* _INSTRUCTIONS TO FOLLOW_: Give again, word for word, each line from the top of the listing through the line that holds "under the stone.".

* _DATA_:

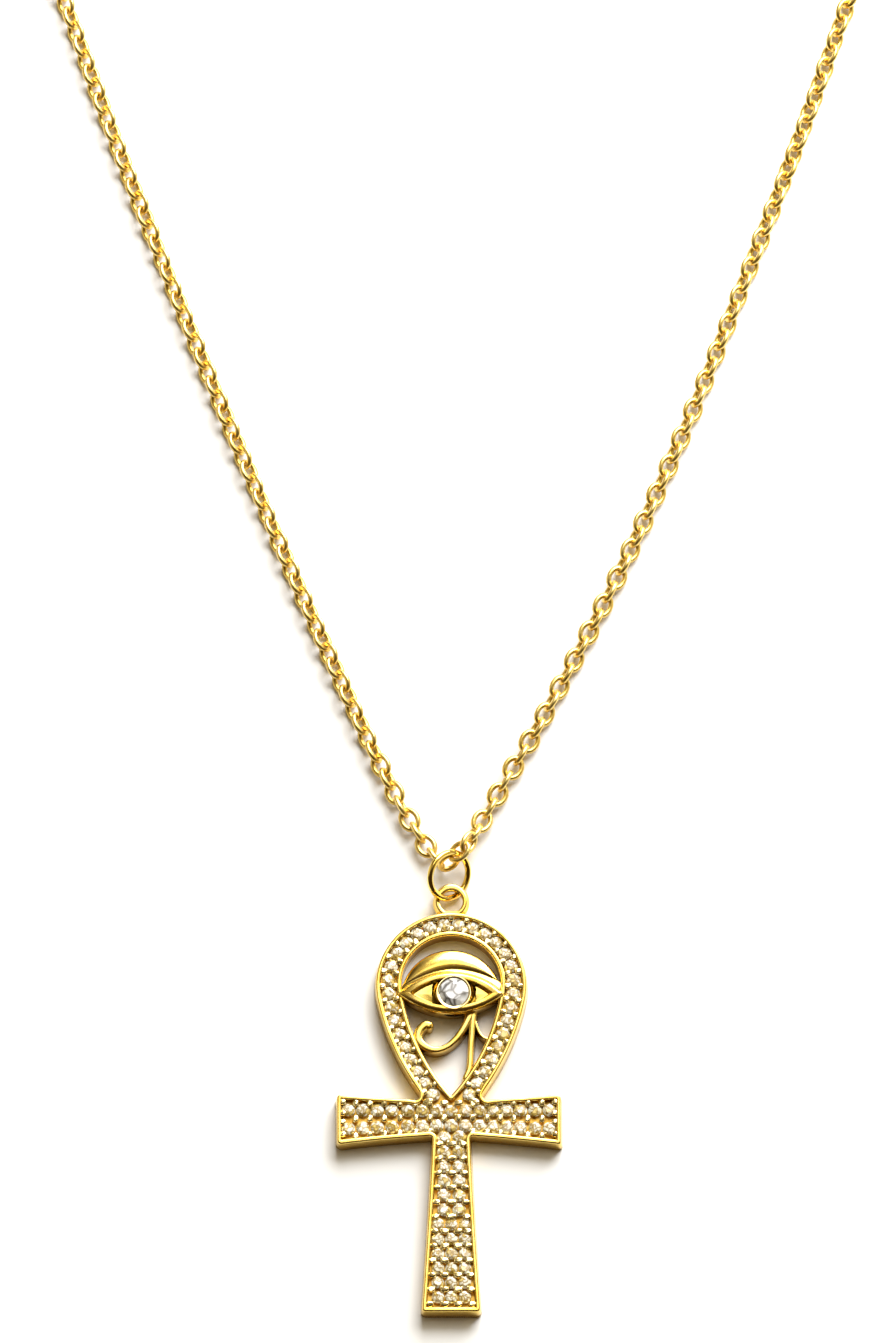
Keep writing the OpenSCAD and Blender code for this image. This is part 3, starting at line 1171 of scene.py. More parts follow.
    def build_bezel(self, finish: bpy.types.Material) -> None:
        """Builds the round wall that holds the stone, its skirt, and the cup under the stone.

        Args:
            finish: The bezel's material.
        """
        outer, inner, top = self.bezel_r, self.stone_r, self.bezel_top
        foot = self.floor - 0.1
        shell = Shell()
        shell.lathe((self.stone_x, self.stone_y), [
            (self.pit_r, self.pit + 0.02), (self.pit_r + 0.02, foot), (outer + self.skirt, foot),
            (outer + self.skirt, foot + 0.14), (outer + 0.62 * self.skirt, foot + 0.26),
            (outer + 0.25 * self.skirt, foot + 0.5), (outer + 0.03, foot + 0.75), (outer, top - 0.12),
            (outer - 0.01, top - 0.04), (outer - 0.04, top), (inner - 0.02, top),
            (inner - 0.05, top - 0.02), (inner + 0.01, top - 0.12), (0.12, self.pit + 0.06)],
            steps=72)
        settle(shell.piece("eye_bezel"), finish, Slot.CAST_GOLD)


@dataclass
class Brow:
    """The puffed brow, with the crease and the upper lid's slope below it.

    Attributes:
        eye: The eye below the brow.
        centre_y: Height of the brow's outer arc's centre up the pendant.
        radius: Radius of that arc.
        reach: How far the arc runs to each side, in degrees from the top.
        fold_peak: The crease's highest point.
        fold_left: The crease's slope and bow to the left of it.
        fold_right: The same to the right.
        fold_ends: How far the crease runs across.
        fold_round: Distance over which its peak is rounded.
        under: Height of the brow's underside off the surface.
        lip_inset: How far the slope's foot lies inside the upper lid's edge.
        tuck: How far and how high the piece runs on under the lid.
        dip: How much the crease sinks towards the right.
        puff: Share of the way from the outer edge to the crease, with the heights there at the brow's
            ends and at its middle.
        slope: The same from the crease to the lid.
        rows: Number of sections along the brow.
    """

    eye: Eye
    centre_y: float = 11.65
    radius: float = 4.75
    reach: float = 76
    fold_peak: Point = (0.17, 14.42)
    fold_left: Point = (0.115, 0.052)
    fold_right: Point = (0.045, 0.052)
    fold_ends: Point = (-4.72, 4.8)
    fold_round: float = 0.7
    under: float = 0.2
    lip_inset: float = 0.2
    tuck: Point = (0.25, 2.0)
    dip: float = 0.08
    puff: tuple[Place, ...] = (
        (0, 1.2, 1.42), (0.03, 1.4, 1.7), (0.1, 1.52, 1.86), (0.22, 1.6, 1.97), (0.4, 1.68, 2.08),
        (0.58, 1.74, 2.15), (0.72, 1.77, 2.17), (0.84, 1.78, 2.15), (0.93, 1.78, 2.11), (1, 1.77, 2.07))
    slope: tuple[Place, ...] = ((0.1, 1.77, 2.06), (0.3, 1.8, 2.1), (0.65, 1.92, 2.27), (1, 2.04, 2.42))
    rows: int = 73

    def fold(self, share: float) -> Vector:
        """Finds a point of the crease.

        Args:
            share: Share of the way from left to right.

        Returns:
            The point, seen from above.
        """
        x = mix(*self.fold_ends, share)
        slope, bow = self.fold_left if x < self.fold_peak[0] else self.fold_right
        away = abs(x - self.fold_peak[0])
        fall = math.hypot(away, self.fold_round) - self.fold_round
        return Vector((x, self.fold_peak[1] - slope * fall - bow * away**2))

    def lip(self, share: float) -> Vector:
        """Finds a point of the upper lid's edge.

        Args:
            share: Share of the way from left to right.

        Returns:
            The point, seen from above.
        """
        inset = self.lip_inset
        edge = self.eye.almond(
            self.eye.half_w - 2 * inset, self.eye.rise - inset, self.eye.fall - inset)
        upper = edge[:self.eye.arc_points - 2]
        spot = (1 - share) * (len(upper) - 1)
        i = min(int(spot), len(upper) - 2)
        return Vector(upper[i]).lerp(Vector(upper[i + 1]), spot - i)

    def section(self, share: float) -> list[tuple[Vector, float]]:
        """Finds the brow's section, from its outer edge down to the lid.

        Args:
            share: Share of the way from left to right at which the brow is cut.

        Returns:
            The place and the height of each point.
        """
        swell = math.sin(math.pi * share) ** 0.5
        angle = mix(90 + self.reach, 90 - self.reach, share)
        out = Vector(on_circle((0, self.centre_y), self.radius, angle))
        fold, lip = self.fold(share), self.lip(share)
        dip = self.dip * max(share - 0.4, 0)
        tuck = lip + Vector((0, -self.tuck[0]))
        return [
            (out.lerp(fold, 0.12), self.under), (out.lerp(fold, 0.02), self.under + 0.1),
            *[(out.lerp(fold, t), mix(low, high, swell) - dip * max(t - 0.8, 0) * 5)
              for t, low, high in self.puff],
            *[(fold.lerp(lip, t), mix(low, high, swell) - dip * (1 - t)) for t, low, high in self.slope],
            (tuck, self.tuck[1]), (tuck, self.under)]

    def build(self, finish: bpy.types.Material) -> None:
        """Builds the brow.

        Args:
            finish: The brow's material.
        """
        shell = Shell()
        shell.tube([
            shell.add((p.x, p.y, z) for p, z in self.section(share))
            for share in spread(0, 1, self.rows)])
        settle(shell.piece("brow", crease=50), finish, Slot.CAST_GOLD)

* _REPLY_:
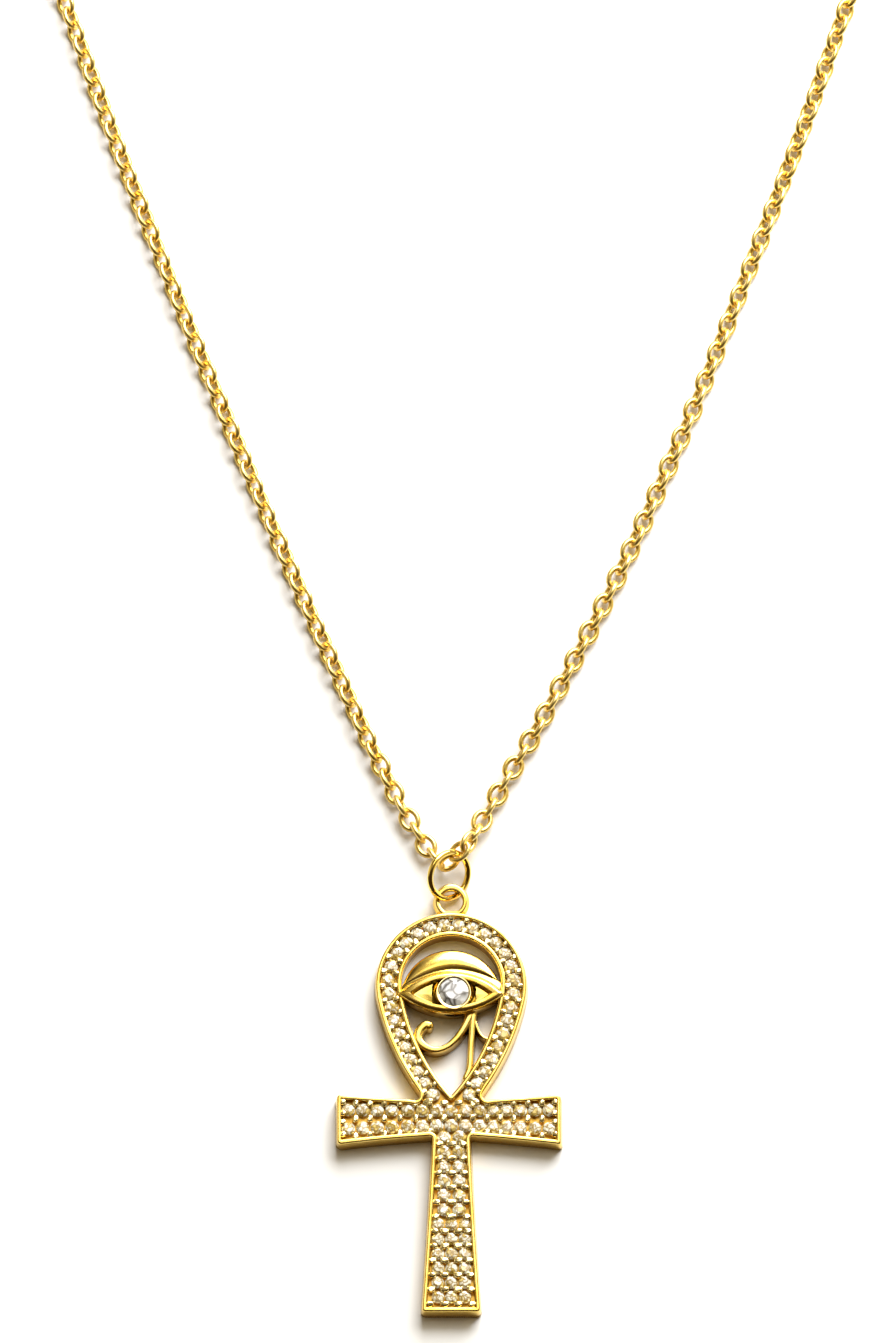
Keep writing the OpenSCAD and Blender code for this image. This is part 3, starting at line 1171 of scene.py. More parts follow.
    def build_bezel(self, finish: bpy.types.Material) -> None:
        """Builds the round wall that holds the stone, its skirt, and the cup under the stone.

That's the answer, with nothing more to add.